While Office 2013 won't be officially available to consumers until the beginning of 2013, the RTM (release to manufacturer) version is available and so far reviews have begun popping up online. However, there is no final version available just yet, so those hoping to try out a hosted, subscription model will have to wait to see in what ways Office 365 differs from 2013 aside from pricing.

But, as some have noted, the two versions may have more in common than one may assume as Office 2013 apparently sports features which require access to the Office 2013 servers to work. This means that maybe we'll see Office 365 and 2013 blend more and more going forward.
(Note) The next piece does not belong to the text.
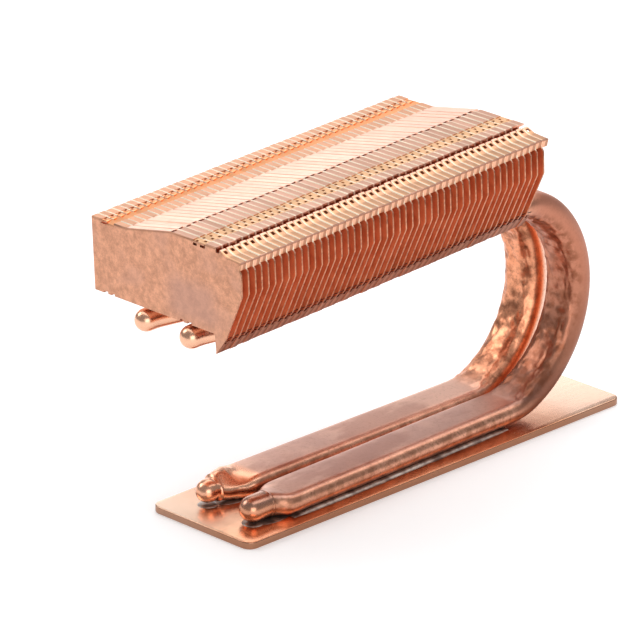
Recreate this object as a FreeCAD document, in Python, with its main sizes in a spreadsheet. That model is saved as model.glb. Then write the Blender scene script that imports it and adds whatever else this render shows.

There's also the fact that Microsoft (News - Alert) plans to release a number of upgrades to Office over the next year and beyond, and having Office 2013 hook in to Office 365's method of updating makes a lot of sense.

While Office 2013 is no doubt a major update, it is still Office and so most of us will still feel fairly at home with the new version. The real learning curve for both users and enterprises alike has to do more with the variety of Office versions available across 2013 and Office 365’s platforms.

For example, there's an Office 365 Enterprise version which Microsoft has said very little about and a new $79.99 four-year Office 365 University version obviously aimed at students. Standard Office 365 Home Premium, meanwhile, lets up to five people share Office licenses for Word, Excel, PowerPoint, OneNote, Outlook, Access and Publisher on PCs and Macs; however the situation for Macs is a bit complicated.

Office 365 Small Business Premium includes all that Home Premium offers, plus Lync for $149.99 per year on five machines. There's also just a vanilla Office 365 Small Business version with no pricing yet announced.

While many home users are likely to just stick with the retail box version of Office 2013, the convenience of Office 365 may win many over.